Banjir Sumatra: Ketika Alam Menagih Janji
Bencana 2025 bukan kejutan. Ini bukan tragedi yang datang tiba-tiba seperti meteor. Ini adalah hasil rangkaian keputusan yang diambil selama puluhan tahun:
- Izin konsesi yang diberikan tanpa kontrol ketat.
- Pembalakan liar yang dibiarkan berakar.
- Pengawasan hutan yang longgar—atau pura-pura ketat.
- Alih fungsi lahan yang melampaui akal sehat ekologis.
Akumulasi semua itu akhirnya muncul ke permukaan dalam bentuk air bah. Sungai-sungai meluap, bukit-bukit longsor, dan warga kehilangan rumah.
Dan dunia kembali bertanya,
“Sampai kapan Indonesia membiarkan paru-paru bumi dirusak?”
Pertanyaan yang sama yang dilontarkan Harrison Ford—hanya kini diajukan oleh seluruh planet.
Ekonomi yang Merusak Masa Depan
Indonesia kerap berlindung di balik kebutuhan pembangunan. Sawit, tambang, dan ekspansi prasarana disebut sebagai tulang punggung ekonomi. Tetapi ekonomi yang mengorbankan hutan tropis bukanlah pembangunan—itu adalah penjualan aset masa depan.
Uni Eropa sudah menerapkan kebijakan anti-deforestasi. Dunia terus memperketat standar lingkungan. Investor mulai kabur dari sektor yang merusak hutan.
Artinya, merusak hutan tropis Indonesia bukan hanya dosa ekologis.
Ini juga bunuh diri ekonomi.
Indonesia di Persimpangan Sejarah
Setelah banjir reda, setelah logistik disalurkan, Indonesia kembali berhadapan dengan pilihan yang sama: melanjutkan pola lama, atau mengambil jalan baru.
Dunia sedang menunggu tiga langkah penting:
- Menindak tegas pembalak liar dan aktor finansial di belakangnya.
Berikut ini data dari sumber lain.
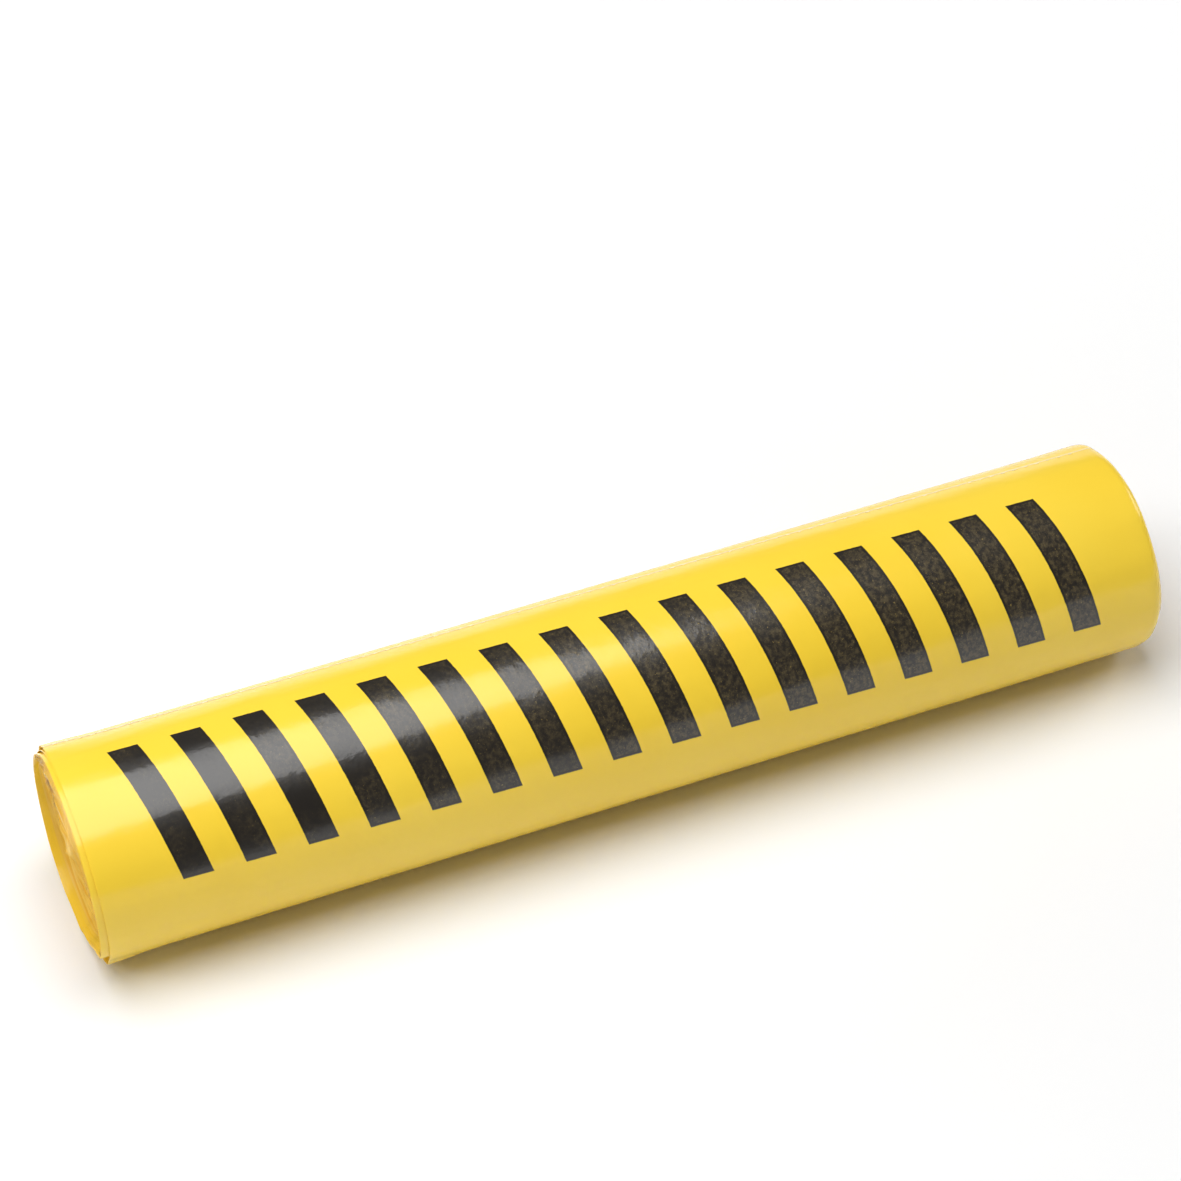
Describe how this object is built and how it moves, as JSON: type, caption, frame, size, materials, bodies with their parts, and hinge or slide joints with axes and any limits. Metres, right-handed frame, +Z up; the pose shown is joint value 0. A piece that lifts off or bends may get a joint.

Bukan pencitraan, tetapi penegakan hukum yang mengancam pelaku sesungguhnya. - Menghentikan izin yang merambah kawasan lindung dan hutan primer.
Audit menyeluruh adalah keharusan, bukan opsi. - Memberi ruang bagi masyarakat adat yang terbukti menjadi penjaga hutan paling efektif.
Jika tiga hal ini tidak dilakukan, maka setiap komitmen iklim Indonesia hanya akan terdengar seperti pidato diplomatik—nyaring di forum internasional, tetapi kosong di lapangan.
Penutup: Amarah Dunia adalah Perhatian yang Terluka
Adegan Harrison Ford menegur Zulkifli Hasan bukan sekadar potongan dokumenter. Itu adalah simbol kemarahan dunia terhadap negara yang belum menyadari bahwa ia menjaga aset paling berharga bagi peradaban.
Hutan tropis Indonesia memang berada di wilayah Republik Indonesia.
Tetapi dampaknya melintas negara, menembus batas, dan menyentuh seluruh benua.
Indonesia bisa memilih dua jalan:
- Menjadi pahlawan ekologis dunia, atau
- Menjadi sumber bencana iklim global.
Dan jika pilihan itu tidak dibuat hari ini, banjir Sumatra hanya akan menjadi bab pertama dari tragedi yang lebih besar.
Karena pada akhirnya,
hutan tropis Indonesia mungkin berada di tanah kita—tetapi nafasnya menghidupi dunia.